Return only the stretch of the material below that begins with the line containing "const bark = new" and ends with the line containing "if empty is", exactly; both of those lines belong to it.

● ● ●

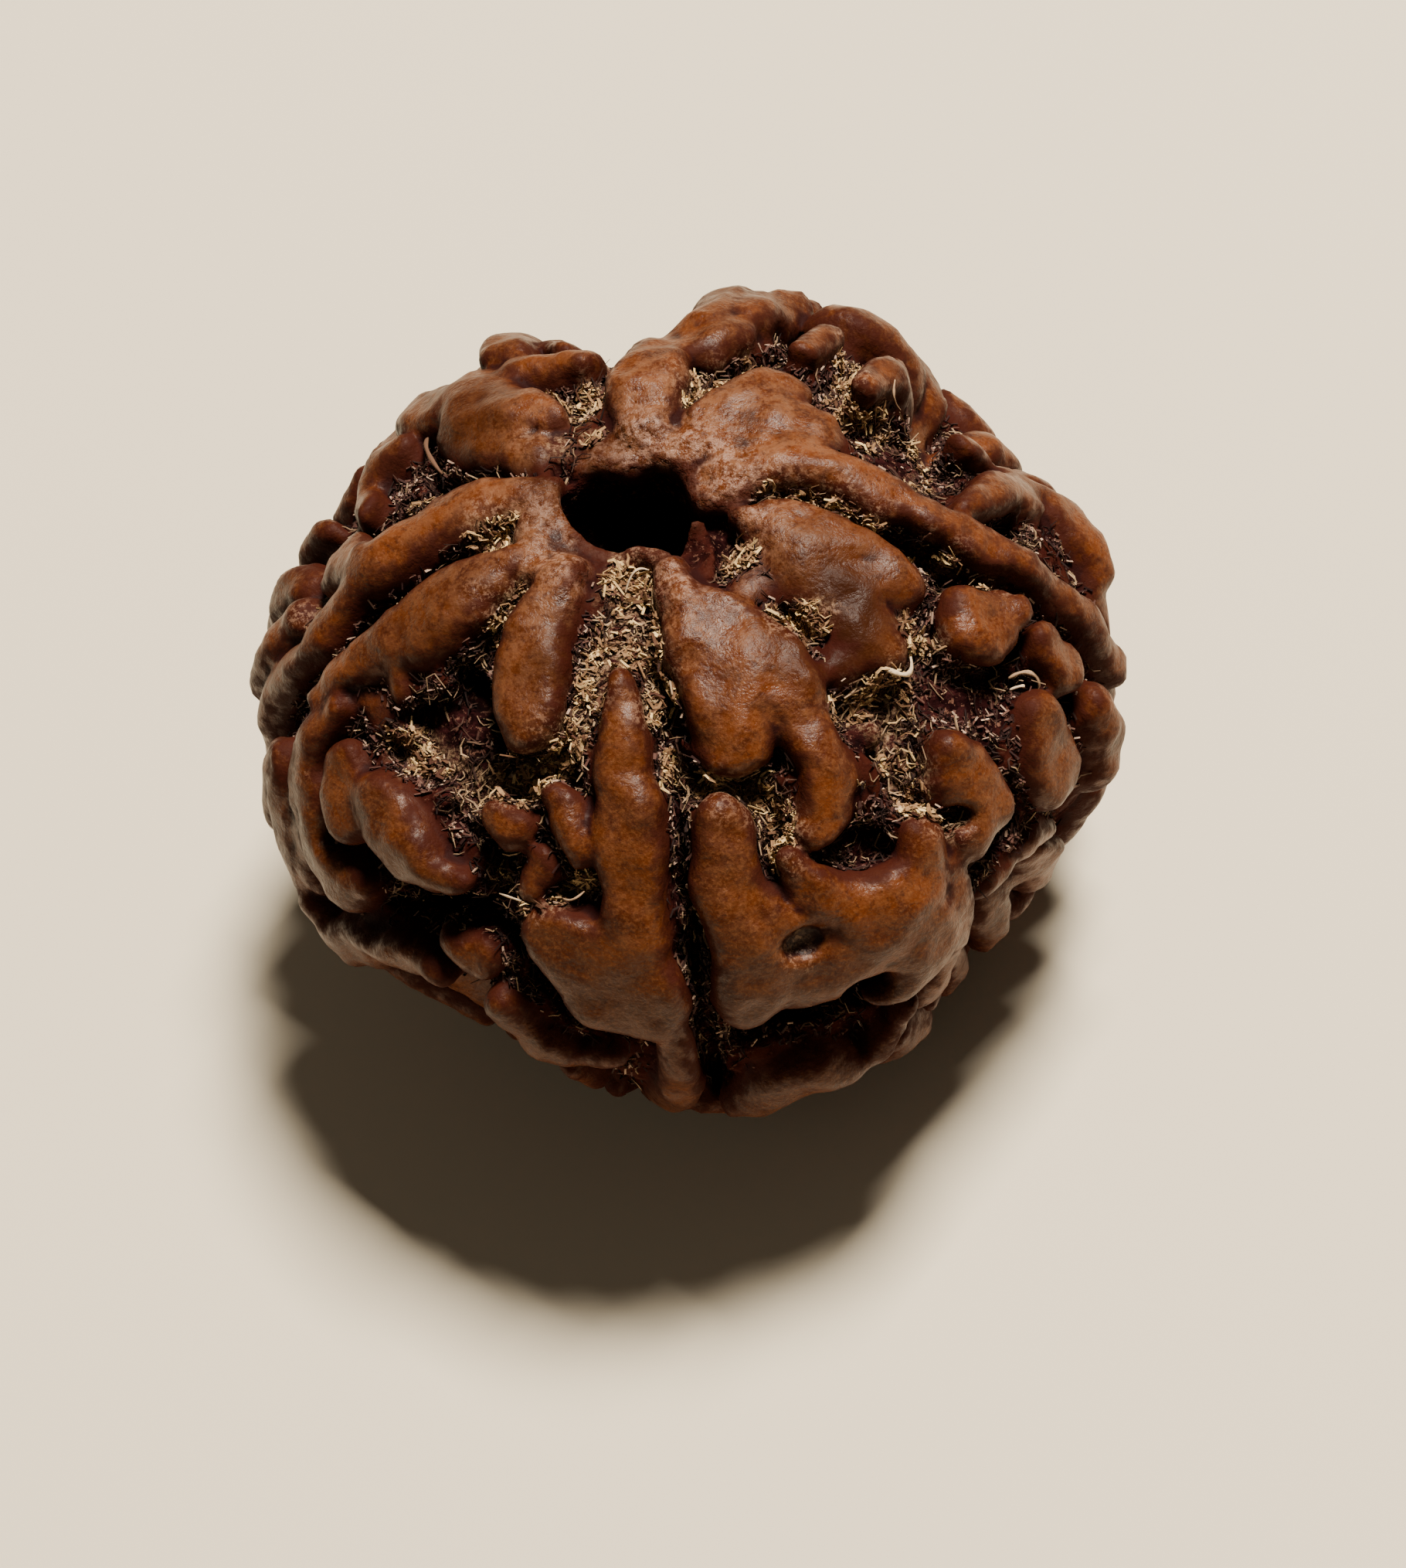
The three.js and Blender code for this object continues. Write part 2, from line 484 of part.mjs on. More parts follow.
// Warts between the banks: bent swellings, most with an arm, kept where they are clear of all others
function scatterWarts(lobes, tries, breadth, gap) {
  for (let i = 0; i < tries; i++) {
    const azimuth = random() * 360;
    const latitude = Math.asin(random() * 1.4 - 0.93) / RAD;
    const heading = random() * 2 * Math.PI;
    const bend = (random() - 0.5) * 1.6;
    const half = breadth * (0.8 + 0.45 * random());
    const reach = half * (0.5 + 1.3 * random());
    const crown = 0.3 * random() - 0.2;
    const behind = azimuth > 18 && azimuth < 152 && latitude < 31;
    if (!behind && latitude > -19) continue;
    const step = (angle) => [
      azimuth + degreesAcross(reach * Math.cos(angle), latitude),
      latitude + degreesAlong(reach * Math.sin(angle)),
      half * 0.8,
    ];
    const path = [step(heading + Math.PI + bend), [azimuth, latitude, half], step(heading)];
    if (!clearOf(path, lobes, gap)) continue;
    lobes.push(lobe(crown, ...path));
    const arm = [[azimuth, latitude, half * 0.85], step(heading + Math.PI / 2 + bend / 2)];
    if (random() < ARMED) lobes.push(lobe(crown - 0.1, ...arm));
  }
}

// Hollows of the unseen side, which show between its warts
function scatterHollows(valleys, count) {
  while (valleys.length < count) {
    const azimuth = random() * 360;
    const latitude = Math.asin(random() * 1.4 - 0.93) / RAD;
    const heading = random() * 2 * Math.PI;
    const half = 0.5 + 0.6 * random();
    const depth = 1.1 + 0.6 * random();
    const behind = azimuth > 18 && azimuth < 152 && latitude < 31;
    if (!behind && latitude > -19) continue;
    const end = [
      azimuth + degreesAcross(2 * half * Math.cos(heading), latitude),
      latitude + degreesAlong(2 * half * Math.sin(heading)),
      half * 0.7,
    ];
    valleys.push(valley(depth, [azimuth, latitude, half], end));
  }
}

const lobes = [...LOBES, ...CREASES.flatMap(banksOf), ...CREASES.map(shoulderOf)];
scatterWarts(lobes, 2500, 0.95, 0.2);
scatterWarts(lobes, 2500, 0.75, -0.3);
scatterWarts(lobes, 2500, 0.5, 0.05);
const valleys = [...VALLEYS, ...CREASES.map(creaseOf)];
scatterHollows(valleys, HOLLOWS);

function smoothMax(a, b, width) {
  const near = Math.max(width - Math.abs(a - b), 0) / width;
  return Math.max(a, b) + (near * near * width) / 4;
}

// Where a point lies from a traced path: the nearest sample, and the distance outside its outline
function fromPath(each, point) {
  let [sample, outside] = [null, Infinity];
  if (point.distanceTo(each.middle) > each.reach + 2.5) return { sample, outside };
  for (const tried of each.samples) {
    const away = point.distanceTo(tried.point) - tried.half;
    if (away < outside) [sample, outside] = [tried, away];
  }
  return { sample, outside };
}

// A lobe's crown is rounded over its shoulders, and its flanks run on from them straight
function lobeHeight(each, point) {
  const { sample, outside } = fromPath(each, point);
  if (!sample) return -Infinity;
  const shoulder = Math.min(sample.half, SHOULDER);
  if (outside < -shoulder) return each.crown;
  const rounded = Math.min(outside, 0) + shoulder;
  return each.crown - ROUNDNESS * rounded * (rounded + 2 * Math.max(outside, 0));
}

// The base between the lobes, sunk along the valleys
function floorHeight(point, mouth) {
  const base = -BASE_DEPTH * (1 - 0.65 * mouth);
  let sunk = 0;
  for (const each of valleys) {
    const { outside } = fromPath(each, point);
    const t = Math.min(Math.max(0.5 - outside / (2 * VALLEY_WALL), 0), 1);
    sunk = Math.max(sunk, (each.depth - BASE_DEPTH) * t * t * (3 - 2 * t));
  }
  return base - sunk;
}

function relief(point) {
  const around = (point.x ** 2 + point.y ** 2) / MOUTH_SPREAD ** 2;
  let height = floorHeight(point, Math.exp(-around / 2));
  for (const each of lobes) height = smoothMax(height, lobeHeight(each, point), BLEND);
  for (const [azimuth, latitude, radius, depth] of PITS) {
    const away = point.distanceTo(surfacePoint(azimuth, latitude)) / radius;
    if (away < 1) height = Math.min(height, -depth);
  }
  for (const [azimuth, latitude, spread, depth] of DENTS) {
    const away = point.distanceTo(surfacePoint(azimuth, latitude)) / spread;
    height -= depth * Math.exp(-away * away);
  }
  return height - MOUTH_SINK * Math.exp(-around);
}

// The relief softened a little, as the mean of a spot and six around it
function softRelief(point, outward) {
  const side = new THREE.Vector3(1, 0, 0).cross(outward).normalize();
  let sum = 2 * relief(point);
  for (let i = 0; i < 6; i++) {
    const spot = point.clone().addScaledVector(side, SOFTENED_OVER);
    sum += relief(ontoEllipsoid(spot));
    side.applyAxisAngle(outward, Math.PI / 3);
  }
  return sum / 8;
}

const ontoEllipsoid = (point) => point.divideScalar(point.clone().divide(SCALE).length());

// Where a corner of the mesh would slide to: the bottom of a narrow gap, or else the outline of a lobe
function slideOf(point) {
  let [first, second] = [{ outside: Infinity }, { outside: Infinity }];
  for (const each of lobes) {
    const found = fromPath(each, point);
    if (found.outside < first.outside) [first, second] = [found, first];
    else if (found.outside < second.outside) second = found;
  }
  const toGap = (second.outside - first.outside) / 2;
  const move = toGap < SLIDE ? toGap : -first.outside;
  if (Math.abs(move) > SLIDE) return null;
  const along = point.clone().sub(first.sample.point).normalize();
  return { move: Math.abs(move), to: ontoEllipsoid(point.clone().addScaledVector(along, move)) };
}

// Slides corners onto gaps and outlines, the nearest first, then evens out the others between them
function alignCorners(corners, neighbours) {
  const slides = corners.map((corner, i) => ({ i, ...slideOf(corner) })).filter(({ to }) => to);
  slides.sort((a, b) => a.move - b.move);
  const settled = new Set();
  for (const { i, to } of slides) {
    if (neighbours[i].some((n) => corners[n].distanceTo(to) < CLOSEST)) continue;
    corners[i].copy(to);
    settled.add(i);
  }
  for (let pass = 0; pass < EASE_PASSES; pass++) {
    corners.forEach((corner, i) => {
      if (settled.has(i)) return;
      const mean = new THREE.Vector3();
      for (const n of neighbours[i]) mean.addScaledVector(corners[n], 1 / neighbours[i].length);
      ontoEllipsoid(corner.lerp(mean, 0.5));
    });
  }
}

function stoneGeometry() {
  const geometry = new THREE.IcosahedronGeometry(1, SPLITS);
  geometry.deleteAttribute("normal");
  geometry.deleteAttribute("uv");
  const merged = mergeVertices(geometry, 1e-5);
  const place = merged.getAttribute("position");
  const corners = Array.from({ length: place.count }, (_, i) =>
    new THREE.Vector3().fromBufferAttribute(place, i).multiply(SCALE),
  );
  const neighbours = corners.map(() => []);
  const ring = merged.index.array;
  ring.forEach((corner, k) => neighbours[corner].push(ring[k % 3 === 2 ? k - 2 : k + 1]));
  alignCorners(corners, neighbours);
  corners.forEach((corner, i) => {
    const outward = corner.clone().divide(SCALE).divide(SCALE).normalize();
    const raised = corner.clone().addScaledVector(outward, softRelief(corner, outward)).add(CENTRE);
    place.setXYZ(i, raised.x, raised.y, raised.z);
  });
  return merged;
}

function boreGeometry() {
  const top = 2 * CENTRE.z;
  const profile = [
    [0, -2],
    [MOUTH_RADIUS + 0.4, -2],
    [MOUTH_RADIUS, 1.5],
    [BORE_RADIUS, 4.5],
    [BORE_RADIUS, top - 5.5],
    [MOUTH_RADIUS, top - 2],
    [MOUTH_RADIUS + 0.4, top + 2],
    [0, top + 2],
  ].map(([r, z]) => new THREE.Vector2(r, z));
  const bore = new THREE.LatheGeometry(profile, BORE_SIDES);
  return bore.rotateX(Math.PI / 2).translate(BORE_AT.x, BORE_AT.y, 0);
}

const wasm = await Module();
wasm.setup();

function solidFrom(geometry) {
  geometry.deleteAttribute("normal");
  geometry.deleteAttribute("uv");
  const merged = mergeVertices(geometry, 1e-5);
  return new wasm.Manifold(
    new wasm.Mesh({
      numProp: 3,
      vertProperties: merged.getAttribute("position").array,
      triVerts: new Uint32Array(merged.index.array),
    }),
  );
}

function geometryFrom(solid) {
  const { vertProperties, triVerts } = solid.getMesh();
  const geometry = new THREE.BufferGeometry();
  geometry.setAttribute("position", new THREE.BufferAttribute(vertProperties, 3));
  geometry.setIndex(new THREE.BufferAttribute(triVerts, 1));
  geometry.computeVertexNormals();
  return geometry;
}

const ground = new THREE.BoxGeometry(40, 40, 10).translate(0, 0, -5);
const stone = solidFrom(stoneGeometry()).subtract(solidFrom(boreGeometry())).subtract(solidFrom(ground));

const bark = new THREE.MeshStandardMaterial({ color: 0x7a3d1c, roughness: 0.5, metalness: 0 });
const seed = new THREE.Mesh(geometryFrom(stone), bark);
seed.name = "seed";

const bead = new THREE.Group();
bead.add(seed);

export default bead;
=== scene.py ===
"""A rudraksha seed.

The plain stone is dressed with its fine relief, its waxy shell and the dry pulp in its valleys. Shapes are
worked out in millimetres about the stone's centre, and go into Blender in metres.
"""

import math

import bpy
import numpy as np
from mathutils import Matrix, Vector


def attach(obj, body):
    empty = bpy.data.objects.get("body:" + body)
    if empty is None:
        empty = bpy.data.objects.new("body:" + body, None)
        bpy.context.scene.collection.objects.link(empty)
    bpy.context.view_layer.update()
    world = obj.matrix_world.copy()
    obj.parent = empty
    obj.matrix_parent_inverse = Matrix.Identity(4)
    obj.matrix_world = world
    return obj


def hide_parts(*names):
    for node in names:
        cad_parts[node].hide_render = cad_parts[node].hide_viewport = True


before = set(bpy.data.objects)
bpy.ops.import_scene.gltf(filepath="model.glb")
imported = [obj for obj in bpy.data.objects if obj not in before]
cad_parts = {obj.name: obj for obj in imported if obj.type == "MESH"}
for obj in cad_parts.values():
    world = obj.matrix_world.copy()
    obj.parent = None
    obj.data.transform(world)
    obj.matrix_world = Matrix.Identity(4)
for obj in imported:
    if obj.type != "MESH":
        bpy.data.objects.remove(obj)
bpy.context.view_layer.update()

MM = 0.001
RADIUS, HALF_HEIGHT, CENTRE_Z = 11.95, 9.7, 8.75

# The stone's relief, the same as the solid's

BASE_DEPTH = 0.85
MOUTH_SINK, MOUTH_SPREAD = 1.0, 2.5
BORE_AT = (-0.15, 0.1)
SAMPLE_STEP, LINE_EVERY = 0.25, 3


def surface_point(azimuth, latitude):
    """A point of the reference ellipsoid, from degrees."""
    a, b = np.radians(azimuth), np.radians(latitude)
    ring = RADIUS * np.cos(b)
    return np.stack([ring * np.cos(a), ring * np.sin(a), HALF_HEIGHT * np.sin(b)], -1)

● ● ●

## Solution to the exercise
const bark = new THREE.MeshStandardMaterial({ color: 0x7a3d1c, roughness: 0.5, metalness: 0 });
const seed = new THREE.Mesh(geometryFrom(stone), bark);
seed.name = "seed";

const bead = new THREE.Group();
bead.add(seed);

export default bead;
=== scene.py ===
"""A rudraksha seed.

The plain stone is dressed with its fine relief, its waxy shell and the dry pulp in its valleys. Shapes are
worked out in millimetres about the stone's centre, and go into Blender in metres.
"""

import math

import bpy
import numpy as np
from mathutils import Matrix, Vector


def attach(obj, body):
    empty = bpy.data.objects.get("body:" + body)
    if empty is None:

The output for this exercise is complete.